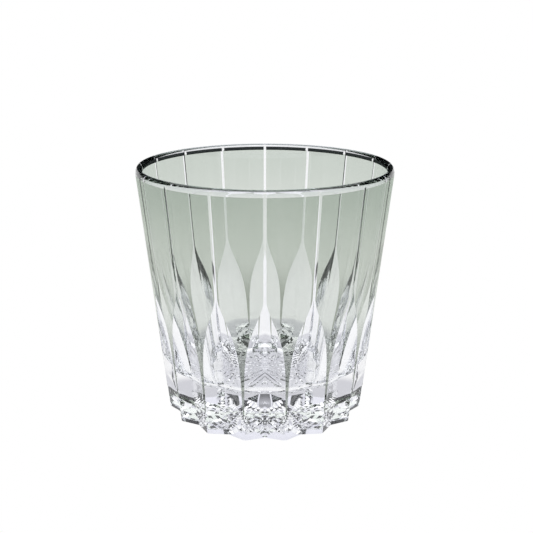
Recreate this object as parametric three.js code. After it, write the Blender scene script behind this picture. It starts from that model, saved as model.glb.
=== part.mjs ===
// A cut-crystal whiskey tumbler in two fused glasses: a clear crystal body, and a thin smoke-coloured
// casing over its outside. Sixteen cuts run from the foot to the rim. Each is a fine mitre line near the
// rim that widens into a pointed leaf near the foot, and together they part the casing into sixteen
// panels. The casing stops short of the rounded rim. The underside holds a star of long and short rays,
// and the glass stands on the flat lands between the long rays and its sixteen-pointed outline.
//
// Millimetres, +Z up. The origin is the centre of the foot, on the surface that the glass stands on.
// One cut faces -Y.

import * as THREE from "three";

// Driving dimensions
const HEIGHT = 89;
const TOP_RADIUS = 45; // outside of the rim
const FOOT_RADIUS = 35.6; // outside of the ridges at the foot
const RIM_WALL = 2.3;
const RIM_BAND = 2.3; // height of the rounded rim, which the casing leaves bare
const FLOOR_HEIGHT = 13; // inside floor above the table
const EVEN_WALL_BOTTOM = 66; // the wall keeps the rim's thickness above this height
const BOWL_RADIUS_AT_FLOOR = 30.5; // the bowl's side carried down to the floor
const CORNER_TOP = 20.5; // height where the side starts to turn into the floor
const CORNER_POWER = 3; // of the superellipse that it turns along

const CASING = 0.13; // from the casing's outside to the crystal under it
const CASING_GAP = 0.04; // clearance that keeps the two solids apart
const CASING_FOOT = 8; // height where the casing panels run out to a point

const CUTS = 16;
const LINE_HALF_WIDTH = 0.5; // of the mitre line
const LEAF_TOP = 52; // height where the line starts to widen
const LEAF_LENGTH = 13.6; // over which most of the widening happens
const LEAF_SHARPNESS = 1.6;
const LAND_AT_TOP = 0.04; // share of the pitch that stays uncut between leaves above the foot
const LAND_HALF_WIDTH = 0.1; // least half width left on a ridge

// Depth of a cut for each millimetre of half width
const LINE_SLOPE = 0.36; // in the mitre line
const LEAF_SLOPE = 0.1; // in the leaf, whose wheel is blunter
const LEAF_SLOPE_REACH = 50; // height where the mitre line's slope is reached
const FOOT_SLOPE = 0.22; // added at the foot, where the cuts turn inwards
const FOOT_SLOPE_REACH = 14;

// Star on the underside
const LONG_RAY = 32;
const LONG_RAY_DEPTH = 2.2;
const SHORT_RAY = 22;
const SHORT_RAY_DEPTH = 2.6;
const RAY_SLOPE = 0.5; // depth of a ray for each millimetre of half width
const LEAST_TURN = 0.004; // least angle between two edges of the star

// Derived sizes
const RIM_ROUND = RIM_WALL / 2;
const RIM_CENTRE = HEIGHT - RIM_BAND;
const RIM_MIDDLE = TOP_RADIUS - RIM_ROUND;
const SECTOR = (2 * Math.PI) / CUTS;
const HALF_SECTOR = SECTOR / 2;

// Mesh steps
const HALF_PANEL_STEPS = 2; // from a panel's edge to its middle
const RIM_STEPS = 6; // round the rim from the outside to the inside
const CORNER_STEPS = 7; // round the bowl's corner
const FOOT_ROWS = 2;
const LEAF_ROWS = 14;
const LINE_ROWS = 2;
const BOWL_ROWS = 7;
const STAR_RINGS = 6;

const clamp01 = (x) => Math.min(1, Math.max(0, x));
const steps = (from, to, count) =>
  Array.from({ length: count + 1 }, (_, i) => from + ((to - from) * i) / count);

// ---- Outside profile and the cuts ----

const outsideRadius = (z) => FOOT_RADIUS + ((TOP_RADIUS - FOOT_RADIUS) * z) / RIM_CENTRE;

// Share of the full pitch that the cut takes at height z: 0 in the mitre line, 1 at the foot.
function opening(z) {
  const below = Math.max(0, LEAF_TOP - z);
  const widening = 1 - Math.exp(-((below / LEAF_LENGTH) ** LEAF_SHARPNESS));
  return widening * (1 - LAND_AT_TOP * clamp01((z - CASING_FOOT) / CASING_FOOT));
}

function cutSlope(z) {
  const t = clamp01(z / LEAF_SLOPE_REACH);
  const leaf = LEAF_SLOPE + (LINE_SLOPE - LEAF_SLOPE) * t * t * (3 - 2 * t);
  return leaf + FOOT_SLOPE * (1 - clamp01(z / FOOT_SLOPE_REACH));
}

// Radius of a cut's deepest line. Both its faces fall straight to it from the outside surface.
function valleyRadius(z) {
  const radius = outsideRadius(z);
  const full = radius * Math.sin(HALF_SECTOR) - LAND_HALF_WIDTH;
  const half = Math.min(full, LINE_HALF_WIDTH + (full - LINE_HALF_WIDTH) * opening(z));
  return Math.sqrt(radius ** 2 - half ** 2) - cutSlope(z) * half;
}

// Half angle of the cut where one of its faces crosses a circle of the given radius.
function cutHalfAngle(z, radius) {
  const slope = cutSlope(z);
  const valley = valleyRadius(z);
  const lean = 1 + slope ** 2;
  const reach = Math.sqrt((valley * slope) ** 2 + lean * (radius ** 2 - valley ** 2));
  return Math.asin((reach - valley * slope) / lean / radius);
}

// ---- Inside of the bowl ----

const evenWallRadius = (z) => outsideRadius(z) - RIM_WALL;
const wallGrowth =
  (evenWallRadius(FLOOR_HEIGHT) - BOWL_RADIUS_AT_FLOOR) / (EVEN_WALL_BOTTOM - FLOOR_HEIGHT) ** 2;
const bowlRadius = (z) =>
  evenWallRadius(z) - wallGrowth * Math.max(0, EVEN_WALL_BOTTOM - z) ** 2;

// Where the side has turned this far into the floor.
function cornerPoint(turn) {
  const z = CORNER_TOP - (CORNER_TOP - FLOOR_HEIGHT) * Math.sin(turn) ** (2 / CORNER_POWER);
  return { r: bowlRadius(z) * Math.cos(turn), z };
}

// ---- Rings of points, all with the same number of columns ----

// Angle 0 faces -Y, and angles turn towards +X.
const polar = (r, angle, z) => [r * Math.sin(angle), -r * Math.cos(angle), z];

// A closed ring from half a sector's columns, from the middle of a cut to the middle of a panel.
function ring(half) {
  const mirrored = half.slice(1, -1).reverse();
  const points = [];
  for (let cut = 0; cut < CUTS; cut++) {
    for (const c of half) points.push(polar(c.r, cut * SECTOR + c.angle, c.z));
    for (const c of mirrored) points.push(polar(c.r, (cut + 1) * SECTOR - c.angle, c.z));
  }
  return points;
}

// The crystal's outside at height z: valley and ridge, or valley and panel seat.
function wallRing(z) {
  const r = outsideRadius(z) - CASING;
  const angles = steps(cutHalfAngle(z, r), HALF_SECTOR, HALF_PANEL_STEPS);
  return ring([{ angle: 0, r: valleyRadius(z), z }, ...angles.map((angle) => ({ angle, r, z }))]);
}

// A circle, notched where it lies outside the valley of the mitre lines.
function notchedRing(r, z) {
  const angles = steps(LINE_HALF_WIDTH / TOP_RADIUS, HALF_SECTOR, HALF_PANEL_STEPS);
  const valley = Math.min(r, valleyRadius(RIM_CENTRE));
  return ring([{ angle: 0, r: valley, z }, ...angles.map((angle) => ({ angle, r, z }))]);
}

// The star at radius r: a long ray in line with a cut, a land or a ridge, and a short ray.
function starRing(r) {
  const longDepth = LONG_RAY_DEPTH * Math.sqrt(1 - (r / LONG_RAY) ** 2);
  const shortDepth = SHORT_RAY_DEPTH * Math.sqrt(Math.max(0, 1 - (r / SHORT_RAY) ** 2));
  const meeting = (HALF_SECTOR + (longDepth - shortDepth) / RAY_SLOPE / r) / 2;
  const ridge = Math.min(Math.max(meeting, 0.2 * HALF_SECTOR), 0.8 * HALF_SECTOR);
  const longEdge = Math.max(LEAST_TURN, Math.min(longDepth / RAY_SLOPE / r, ridge - LEAST_TURN));
  const shortEdge = Math.max(HALF_SECTOR - shortDepth / RAY_SLOPE / r, ridge + LEAST_TURN);
  const height = (angle) =>
    Math.max(
      0,
      longDepth - RAY_SLOPE * r * angle,
      shortDepth - RAY_SLOPE * r * (HALF_SECTOR - angle),
    );
  return ring(
    [0, longEdge, Math.min(shortEdge, HALF_SECTOR - LEAST_TURN), HALF_SECTOR].map((angle) => ({
      angle,
      r,
      z: height(angle),
    })),
  );
}

// ---- Solids ----

// A closed surface through rings of equal length, with a point at each end.
function closedSurface(first, rings, last) {
  const columns = rings[0].length;
  const positions = [first, ...rings.flat(), last].flat();
  const end = 1 + rings.length * columns;
  const at = (row, column) => 1 + row * columns + (column % columns);
  const index = [];
  for (let c = 0; c < columns; c++) {
    index.push(0, at(0, c + 1), at(0, c));
    for (let row = 0; row + 1 < rings.length; row++) {
      index.push(at(row, c), at(row, c + 1), at(row + 1, c));
      index.push(at(row, c + 1), at(row + 1, c + 1), at(row + 1, c));
    }
    index.push(end, at(rings.length - 1, c), at(rings.length - 1, c + 1));
  }
  return indexed(positions, index);
}

function indexed(positions, index) {
  const geometry = new THREE.BufferGeometry();
  geometry.setAttribute("position", new THREE.Float32BufferAttribute(positions, 3));
  geometry.setIndex(index);
  geometry.computeVertexNormals();
  return geometry;
}

const casingHeights = [
  ...steps(CASING_FOOT, LEAF_TOP, LEAF_ROWS),
  ...steps(LEAF_TOP, RIM_CENTRE, LINE_ROWS).slice(1),
];

function crystalBody() {
  const star = steps(0, LONG_RAY, STAR_RINGS).slice(1).map(starRing);
  const foot = steps(0, CASING_FOOT, FOOT_ROWS).slice(0, -1).map(wallRing);
  const seat = casingHeights.map(wallRing);
  const rim = steps(0, Math.PI, RIM_STEPS).map((turn) =>
    notchedRing(
      RIM_MIDDLE + RIM_ROUND * Math.cos(turn),
      RIM_CENTRE + RIM_BAND * Math.sin(turn),
    ),
  );
  const side = steps(RIM_CENTRE, CORNER_TOP, BOWL_ROWS)
    .slice(1)
    .map((z) => notchedRing(bowlRadius(z), z));
  const corner = steps(0, Math.PI / 2, CORNER_STEPS)
    .slice(1, -1)
    .map(cornerPoint)
    .map(({ r, z }) => notchedRing(r, z));
  const rings = [...star, ...foot, ...seat, ...rim, ...side, ...corner];
  return closedSurface([0, 0, SHORT_RAY_DEPTH], rings, [0, 0, FLOOR_HEIGHT]);
}

// One casing panel, between two neighbouring cuts. Its sides follow the slope of the cuts.
function casingPanel() {
  const across = 2 * HALF_PANEL_STEPS + 1;
  const section = (z) => {
    const row = (depth) => {
      const r = outsideRadius(z) - depth;
      const halfAngle = HALF_SECTOR - cutHalfAngle(z, r);
      return steps(-1, 1, across - 1).map((t) => polar(r, t * halfAngle, z));
    };
    return [...row(0), ...row(CASING - CASING_GAP).reverse()];
  };
  const sections = casingHeights.map(section);
  const around = 2 * across;
  const at = (row, i) => row * around + (i % around);
  const index = [];
  for (let row = 0; row + 1 < sections.length; row++)
    for (let i = 0; i < around; i++) {
      index.push(at(row, i), at(row, i + 1), at(row + 1, i));
      index.push(at(row, i + 1), at(row + 1, i + 1), at(row + 1, i));
    }
  const top = sections.length - 1;
  for (let i = 0; i + 1 < across; i++) {
    const [a, b, c, d] = [i, i + 1, around - 2 - i, around - 1 - i];
    index.push(at(0, a), at(0, d), at(0, b), at(0, b), at(0, d), at(0, c));
    index.push(at(top, a), at(top, b), at(top, d), at(top, b), at(top, c), at(top, d));
  }
  return indexed(sections.flat(2), index);
}

// ---- Materials ----

const clearCrystal = new THREE.MeshStandardMaterial({
  color: 0xf4f7fb,
  roughness: 0.02,
  metalness: 0,
  transparent: true,
  opacity: 0.3,
});

const smokeGlass = new THREE.MeshStandardMaterial({
  color: 0xadb3a9,
  roughness: 0.04,
  metalness: 0,
  transparent: true,
  opacity: 0.5,
});

// ---- The tumbler ----

const tumbler = new THREE.Group();

const body = new THREE.Mesh(crystalBody(), clearCrystal);
body.name = "crystal_body";
tumbler.add(body);

const panelGeometry = casingPanel();
for (let i = 0; i < CUTS; i++) {
  const panel = new THREE.Mesh(panelGeometry, smokeGlass);
  panel.name = `smoke_casing_${String(i + 1).padStart(2, "0")}`;
  panel.rotation.z = (i + 0.5) * SECTOR;
  tumbler.add(panel);
}

export default tumbler;
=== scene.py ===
import math
from itertools import chain

import bpy
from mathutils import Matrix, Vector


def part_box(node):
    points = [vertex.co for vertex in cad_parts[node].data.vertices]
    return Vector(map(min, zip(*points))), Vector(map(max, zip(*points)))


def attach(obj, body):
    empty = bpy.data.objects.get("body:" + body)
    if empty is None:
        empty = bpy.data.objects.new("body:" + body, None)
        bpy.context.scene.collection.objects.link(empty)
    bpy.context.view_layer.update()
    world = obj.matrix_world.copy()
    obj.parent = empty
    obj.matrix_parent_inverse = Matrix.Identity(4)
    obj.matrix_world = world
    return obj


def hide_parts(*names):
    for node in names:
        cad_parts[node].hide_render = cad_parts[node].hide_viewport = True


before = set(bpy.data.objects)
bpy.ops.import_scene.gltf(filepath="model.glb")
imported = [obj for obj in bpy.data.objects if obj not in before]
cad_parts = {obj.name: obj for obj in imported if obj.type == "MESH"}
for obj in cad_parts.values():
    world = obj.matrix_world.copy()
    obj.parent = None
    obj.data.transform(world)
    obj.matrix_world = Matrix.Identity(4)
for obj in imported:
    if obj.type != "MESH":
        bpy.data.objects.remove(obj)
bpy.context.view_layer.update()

# A cut-crystal tumbler in two fused glasses: a clear body, and sixteen panels of smoke glass over it.
# Metres, in the CAD's frame. Angle 0 faces -Y, where one cut is, and angles turn towards +X.

MM = 0.001

# ---- Sizes of the glass ----

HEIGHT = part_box("crystal_body")[1].z
TOP_RADIUS = max(
    math.hypot(v.co.x, v.co.y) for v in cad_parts["smoke_casing_01"].data.vertices
)
FOOT_RADIUS = 35.6 * MM  # outside of the ridges at the foot
RIM_WALL = 2.3 * MM
RIM_BAND = 2.3 * MM  # height of the rounded rim, above the panels

FLOOR_HEIGHT = 13 * MM  # inside floor above the table
EVEN_WALL_BOTTOM = 66 * MM  # the wall keeps the rim's thickness above this height
BOWL_RADIUS_AT_FLOOR = 30.5 * MM  # the bowl's side carried down to the floor
CORNER_TOP = 20.5 * MM  # height where the side starts to turn into the floor
CORNER_POWER = 3  # of the superellipse that it turns along

CASING = 0.1 * MM  # depth of the seat under the panels
BOND_GAP = 0.005 * MM  # keeps a panel's inner face off the body's seat
CASING_FOOT = 8 * MM  # height where the panels run out to a point

CUTS = 16
LINE_HALF_WIDTH = 0.5 * MM  # of the mitre line
LEAF_TOP = 52 * MM  # height where the line starts to widen into a leaf
LEAF_LENGTH = 13.6 * MM  # over which most of the widening happens
LEAF_SHARPNESS = 1.6
LAND_AT_TOP = 0.04  # share of the pitch that stays uncut between leaves above the foot
LAND_HALF_WIDTH = 0.1 * MM  # least half width left on a ridge

# Depth of a cut for each metre of half width
LINE_SLOPE = 0.36
LEAF_SLOPE = 0.10
LEAF_SLOPE_REACH = 50 * MM  # height where the mitre line's slope is reached
FOOT_SLOPE = 0.22  # added at the foot, where the cuts turn inwards
FOOT_SLOPE_REACH = 14 * MM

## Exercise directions
Proceeding from the line containing "const panelGeometry = casingPanel();" through the line containing "before = set(bpy.data.objects)", transcribe the lines above exactly, both end lines included.

## Final answer
const panelGeometry = casingPanel();
for (let i = 0; i < CUTS; i++) {
  const panel = new THREE.Mesh(panelGeometry, smokeGlass);
  panel.name = `smoke_casing_${String(i + 1).padStart(2, "0")}`;
  panel.rotation.z = (i + 0.5) * SECTOR;
  tumbler.add(panel);
}

export default tumbler;
=== scene.py ===
import math
from itertools import chain

import bpy
from mathutils import Matrix, Vector


def part_box(node):
    points = [vertex.co for vertex in cad_parts[node].data.vertices]
    return Vector(map(min, zip(*points))), Vector(map(max, zip(*points)))


def attach(obj, body):
    empty = bpy.data.objects.get("body:" + body)
    if empty is None:
        empty = bpy.data.objects.new("body:" + body, None)
        bpy.context.scene.collection.objects.link(empty)
    bpy.context.view_layer.update()
    world = obj.matrix_world.copy()
    obj.parent = empty
    obj.matrix_parent_inverse = Matrix.Identity(4)
    obj.matrix_world = world
    return obj


def hide_parts(*names):
    for node in names:
        cad_parts[node].hide_render = cad_parts[node].hide_viewport = True


before = set(bpy.data.objects)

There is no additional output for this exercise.